元本保証で年利20%というリターンが、以下にありえない数字なのかわかりますよね。
次に年利20%については、S&P500の年利平均は6~7%です。
また、「世界一の投資家」「投資の神様」などと言われるウォーレン・バフェット氏の平均利回りが20%くらいです。

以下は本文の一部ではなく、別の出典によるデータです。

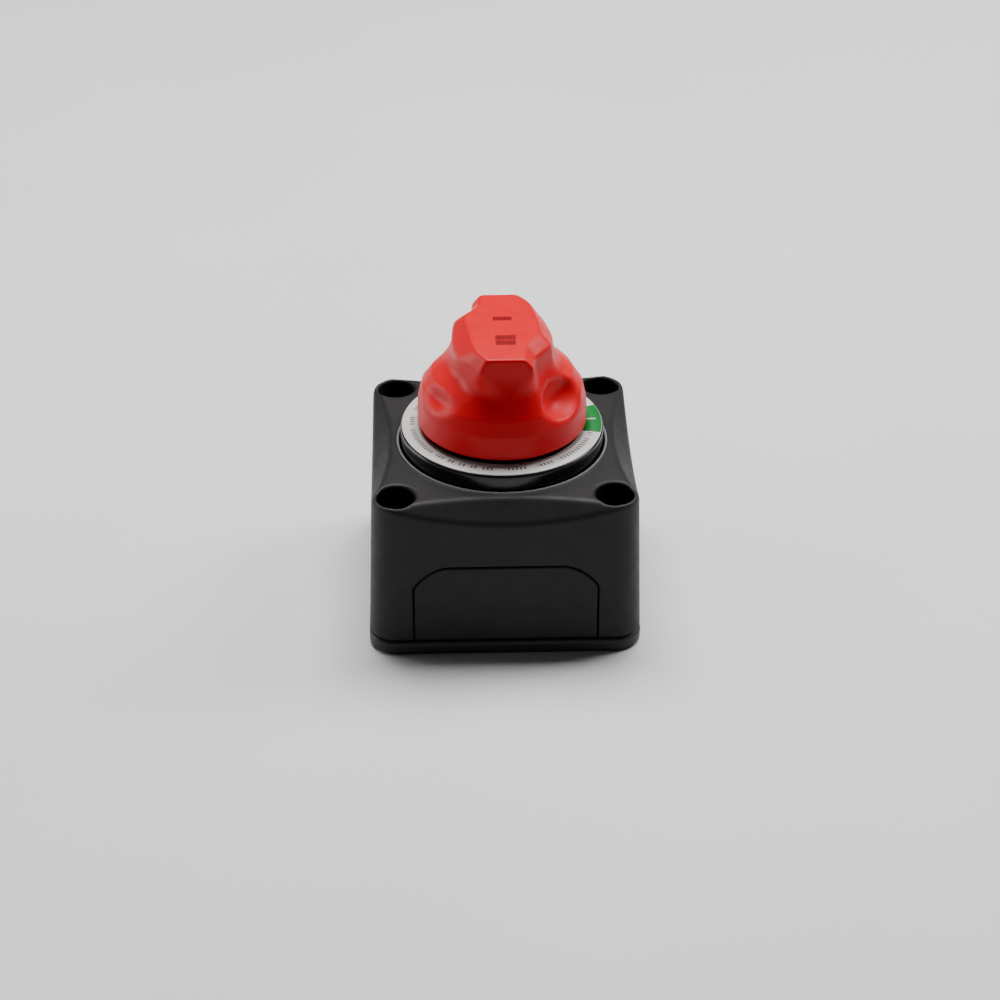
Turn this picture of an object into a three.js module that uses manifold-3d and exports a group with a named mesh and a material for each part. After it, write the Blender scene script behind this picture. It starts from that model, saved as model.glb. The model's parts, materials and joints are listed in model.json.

年利20%を継続することは、世界一レベルなわけです。
そしてそのリターンを得るためには、当然ながらリスクをとっていますよね。
年利20%で元本保証などというものが、あり得ないことは簡単にわかりますね。
しかし、相場とかけ離れていない詐欺を仕掛けられることもあるかもしれません。
そこで他に意識するべきこととしては
・伝統的な歴史のある資産に投資する
・中身が自分で理解できないものには投資しない
ということがあります。
ポンジ・スキームは、必ずいつか破綻します。
ですから、長年実績を積み上げてきた投資会社や資産というのは、詐欺である可能性が低くなります。
米国で言えば、バンガード、ブラックロック、ステートストリートなどであれば、安全安心でしょう。
また、ウォーレン・バフェット氏が言うように、自分が理解できないものに投資しないことも重要です。
あくまでも投資というのは、人を信用して投資するのではありません。
自分が理解できて、成長すると思えるものに対して投資をするのです。
ですから個別株だけでなく、投資信託やETFなどにおいても、自分が中身を理解することは重要なのです。
まとめ

・投資詐欺のほとんどは、ポンジ・スキーム。
・ポンジ・スキームは、運用しないたこ足配当。
・しばらくは、約束通り配当などが支払われるため、騙される。
・騙されないために、相場を知り、伝統的で理解できるものに投資する。
いつまでも詐欺がなくならないのは、騙される人がいるからです。
騙されないために出来ることは、勉強して相場を知ること、過去を学ぶこと、自分の頭で考えて理解することです。
結局のところ、自分で学んで考えることが、騙されないためにも最重要なこととなります。
何にでも通じることです。
思考停止は、騙されてカモになるだけです。
思考停止にならず、日々学んで自分の頭で考えましょう。
最後まで読んで頂き、ありがとうございました。